If you’ve seen The Best of Everything (which you should), then you know he played a wonderful douchebag.
He was always very smart – he would never be at the mercy of the “industry” like most actors are – and in the 60s he bought the rights to a novel he thought promising and ended up producing the film of the book. Frank Sinatra was the star. Evans was in his element. He knew how to produce. He knew movies. Some of his comments about movies and production remind me of David Selznick and his famous memos, and some remind me of Hal Wallis, brilliant and devoted producers who made a lot of money but, crucially, were not just “money men.” (Again: they were deeply eccentric. They understood movies, stories, structure, they could pinpoint what was missing, they knew how to fix it.) Evans was going places fast. The New York Times profiled him, mentioning his aggression as a producer, and so it began.
Charles Bluhdorn was one of the main players in making Evans the mogul-phenom that he became. Bluhdorn headed up Gulf + Western, of which Paramount Studios was a part. Paramount was not doing well. Heads were starting to roll. Frankly, it was a bloodbath, and Bluhdorn, who had had his eye on Evans for a long time, hired him to head up Paramount and turn the ship around. It was a very risky decision on Bluhdorn’s part, very risky. Evans was a young man. He was only in his 30s. He hadn’t been tooling around Hollywood for 20 years, he was a relative newcomer. He didn’t climb his way to the top. He was plucked out of the crowd and placed there. There was always a lot of resentment towards him (which would come back to haunt him), and yet at the same time, once his reputation began to skyrocket, nobody cared about that, and everybody just wanted to get involved in his projects. He was Midas there for a while.
At the end of Evans’ time at Paramount, they were responsible for many films which were massive hits – critically as well as commercially – many of which are now considered classics, and among the greatest American movies ever made. Harold and Maude, Love Story, The Conversation, The Godfather, etc. He also produced things independently (with Paramount’s permission – a hugely unpopular decision at the time) – and finally stepped down as head of Paramount so that he could focus solely on producing. He is responsible for Chinatown.
He was one of the golden bad boys of Paramount. His friends were Jack Nicholson, Joe Esterhauz, Warren Beatty, Roman Polanski … enfant terribles.

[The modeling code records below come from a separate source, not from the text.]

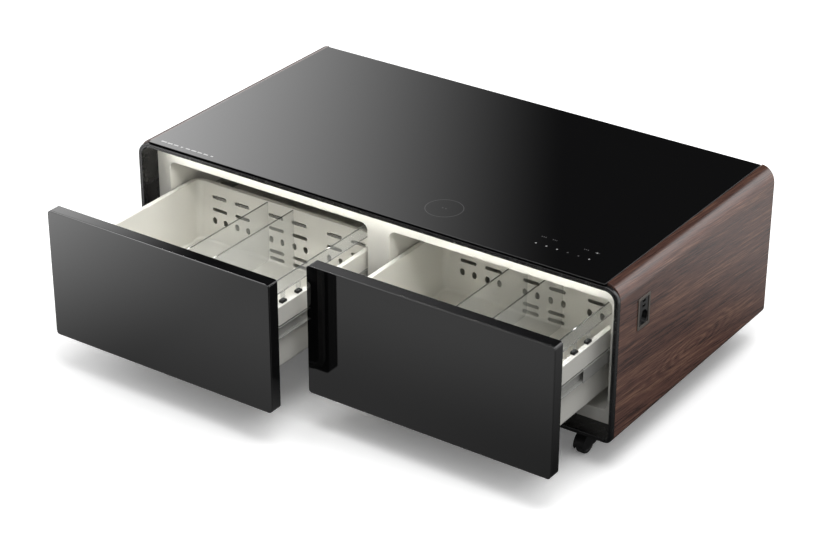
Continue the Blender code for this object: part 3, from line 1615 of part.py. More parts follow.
def build_cabinet(table):
    """Pieces that stay put: shell, front, liners and foam."""
    piece("top_glass", top_glass(), BLACK_GLASS, table)
    piece("top_tray", top_tray(), BLACK_PLASTIC, table)
    piece("front_frame", front_frame(), BLACK_PAINT, table)
    piece("fascia", fascia(), WARM_WHITE, table)
    piece("insulation", insulation(), FOAM, table)
    piece("base_plate", base_plate(), ZINC_STEEL, table)
    piece("back_panel", back_panel(), BLACK_PAINT, table)
    for side, sign in SIDES:
        middle = (sign * DRAWER_X, 0, 0)
        piece(f"{side}_side_panel", side_panel(sign), WALNUT, table)
        piece(f"{side}_liner", liner(sign), WARM_WHITE, table, middle)
        piece(f"{side}_duct_cover", duct_cover(sign), WARM_WHITE, table, middle)


def build_cooling(table):
    """Compressor, coils and fans. Each fan turns about its own origin."""
    floor = INNER_LOW
    compressor_place = (HALF_LENGTH - COMPRESSOR_END_INSET, MACHINE_MIDDLE, floor)
    condenser_place = (CONDENSER_END_INSET - HALF_LENGTH, MACHINE_MIDDLE, floor)
    shroud_place = (SHROUD_END_INSET - HALF_LENGTH, MACHINE_MIDDLE, floor)
    fan_x = shroud_place[0] + FAN_MOTOR_LENGTH + GAP + FAN_HUB_LENGTH / 2
    blower_back = CHAMBER_BACK - GAP
    blower_disc = blower_back - BLOWER_PLATE_THICK - BLOWER_MOTOR_LENGTH - GAP
    piece("compressor", compressor(), BLACK_PAINT, table, compressor_place)
    piece("condenser", condenser(), ALUMINIUM, table, condenser_place)
    piece("condenser_fan_shroud", condenser_fan_shroud(), BLACK_PLASTIC, table, shroud_place)
    piece("condenser_fan", condenser_fan(), BLACK_PLASTIC, table, (fan_x, MACHINE_MIDDLE, floor + fan_z()))
    piece("evaporator", evaporator(), ALUMINIUM, table)
    piece("evaporator_fan_motor", evaporator_fan_motor(), ZINC_STEEL, table, (0, blower_back, blower_z()))
    piece("evaporator_fan", evaporator_fan(), WARM_WHITE, table, (0, blower_disc, blower_z()))


def build_electrics(table):
    """Boards, charger, socket and mains inlet."""
    board_back = CHAMBER_BACK + CHAMBER_FOAM + GAP
    board_low = (CHAMBER_FLOOR + CHAMBER_CEILING - BOARD_HEIGHT) / 2
    piece("control_board", control_board(), BOARD_GREEN, table, (0, board_back, board_low))
    piece("touch_board", touch_board(), BOARD_GREEN, table)
    piece("charging_coil", charging_coil(), COPPER, table)
    piece("socket_frame", socket_frame(), BLACK_PLASTIC, table)
    piece("socket_insert", socket_insert(), BLACK_PLASTIC, table)
    piece("power_inlet", power_inlet(), BLACK_PLASTIC, table)


def build_casters(table):
    """Four swivel casters: each fork turns about its stem, and each wheel about its axle."""
    for name, x, y in caster_places():
        swivel = empty(f"{name}_swivel", (x, y, 0), table)
        piece(f"{name}_fork", caster_fork(), BLACK_PLASTIC, swivel)
        piece(f"{name}_wheel", caster_wheel(), BLACK_RUBBER, swivel, (0, -CASTER_TRAIL, WHEEL_RADIUS))


def build_drawer(table, side, sign, drawn, dividers, first_leg):
    """One drawer drawn out by a distance, with its slides. The middle rails come half as far."""
    name = f"{side}_drawer"
    middle = sign * DRAWER_X
    shut = empty(f"{name}_opening", (middle, 0, 0), table)
    half_way = empty(f"{name}_middle_slide", (0, -drawn / 2, 0), shut)
    slide = empty(f"{name}_slide", (0, -drawn, 0), shut)
    piece(f"{name}_glass", door_glass(), BLACK_GLASS, slide)
    piece(f"{name}_door", door_body(), BLACK_PAINT, slide)
    piece(f"{name}_gasket", gasket(), GREY_RUBBER, slide)
    piece(f"{name}_box", drawer_box(), WARM_WHITE, slide)
    piece(f"{name}_gallery", gallery(first_leg), CLEAR_PLATE, slide)
    for hand, place in zip(("left", "right"), dividers):
        piece(f"{name}_{hand}_divider", divider(place), CLEAR_PLATE, slide)
    for hand, way in SIDES:
        for kind, carrier in (("cabinet", shut), ("middle", half_way), ("box", slide)):
            piece(f"{name}_{hand}_{kind}_rail", rail(kind, way), ZINC_STEEL, carrier)


def main():
    """Builds the whole table under one empty."""
    clear_scene()
    table = empty("table", (STAND_X, STAND_Y, 0))
    build_cabinet(table)
    build_cooling(table)
    build_electrics(table)
    build_casters(table)
    build_drawer(table, "left", -1, LEFT_OPEN, LEFT_BOX_DIVIDERS, LEFT_GALLERY_LEG)
    build_drawer(table, "right", 1, RIGHT_OPEN, RIGHT_BOX_DIVIDERS, RIGHT_GALLERY_LEG)


main()
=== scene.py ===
import functools
import math

import bpy
import numpy as np
from mathutils import Matrix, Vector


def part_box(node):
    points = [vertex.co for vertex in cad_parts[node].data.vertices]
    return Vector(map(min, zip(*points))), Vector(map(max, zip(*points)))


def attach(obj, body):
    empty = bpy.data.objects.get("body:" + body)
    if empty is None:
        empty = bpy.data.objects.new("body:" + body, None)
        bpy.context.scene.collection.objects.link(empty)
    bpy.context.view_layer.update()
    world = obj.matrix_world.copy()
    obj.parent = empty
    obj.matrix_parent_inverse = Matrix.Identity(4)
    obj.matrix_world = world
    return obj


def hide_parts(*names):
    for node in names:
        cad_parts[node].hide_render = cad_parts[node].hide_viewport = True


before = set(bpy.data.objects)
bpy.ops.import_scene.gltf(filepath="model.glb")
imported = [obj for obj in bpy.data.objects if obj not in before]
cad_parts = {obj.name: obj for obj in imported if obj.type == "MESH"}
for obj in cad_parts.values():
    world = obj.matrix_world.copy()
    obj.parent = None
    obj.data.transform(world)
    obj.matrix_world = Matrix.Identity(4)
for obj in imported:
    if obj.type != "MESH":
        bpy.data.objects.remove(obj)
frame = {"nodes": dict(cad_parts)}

bl_info = {
    "name": "Coffee table with fridge drawers",
    "version": (1, 0, 0),
    "blender": (4, 5, 0),
    "location": "3D View > Sidebar > Table",
    "description": "Dresses the packed frame of a coffee table whose front holds two fridge drawers",
    "category": "Add Mesh",
}

SIDES = (("left", -1), ("right", 1))
CASTERS = ("front_left", "front_right", "back_left", "back_right")

# Least distance between two points of an outline
LEAST = 0.0001
# Clearance between pieces that meet
GAP = 0.0003
# How far a cutter reaches past a face
BEYOND = 0.01
# How far inside a rounded edge the flat has a ring of its own, in the edge's radii
FLAT = 1.6


def number(name, description, default, **settings):
    """A number that a user may change, or a few that belong together."""
    kind = bpy.props.FloatProperty
    if isinstance(default, tuple):
        kind, settings["size"] = bpy.props.FloatVectorProperty, len(default)
    return kind(name=name, description=description, default=default, **settings)


# A length or a place in metres, and a linear colour
length = functools.partial(number, unit="LENGTH", precision=5)
colour = functools.partial(number, subtype="COLOR", min=0, max=1)


def named(kind, **rows):
    """Settings of one kind from their descriptions and defaults, each with its own key as its name."""
    return {key: kind(key.replace("_", " ").capitalize(), *row) for key, row in rows.items()}


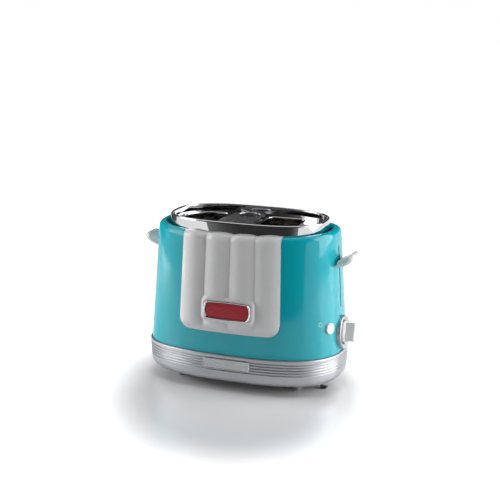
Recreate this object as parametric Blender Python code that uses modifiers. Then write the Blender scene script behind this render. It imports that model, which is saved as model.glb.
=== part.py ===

Evans, actually, had always been kind of a straight and narrow guy, he didn’t really drink … It was drugs that did him in. Well, that and The Cotton Club.
His relationship with Francis Ford Coppola had always been stormy. Evans insists that much of The Godfather came from his head. He tapped Mario Puzo to write the book, and he saved Coppola from himself many times (according to Evans) . Coppola, however, was very much interested in being seen as an independent auteur, and so having Evans take any credit for any of The Godfather was enraging. Evans felt he deserved more props. A lot of his book is him telling his side of the story, because he has been so smeared in the press.

If you’ve ever heard Evans speak, then you know that he wrote every damn word of this book. Wouldn’t surprised me if he dictated the book, it sounds so much like him. Example. He takes Ali McGraw (his future wife whom he then lost to Steve McQueen) to lunch.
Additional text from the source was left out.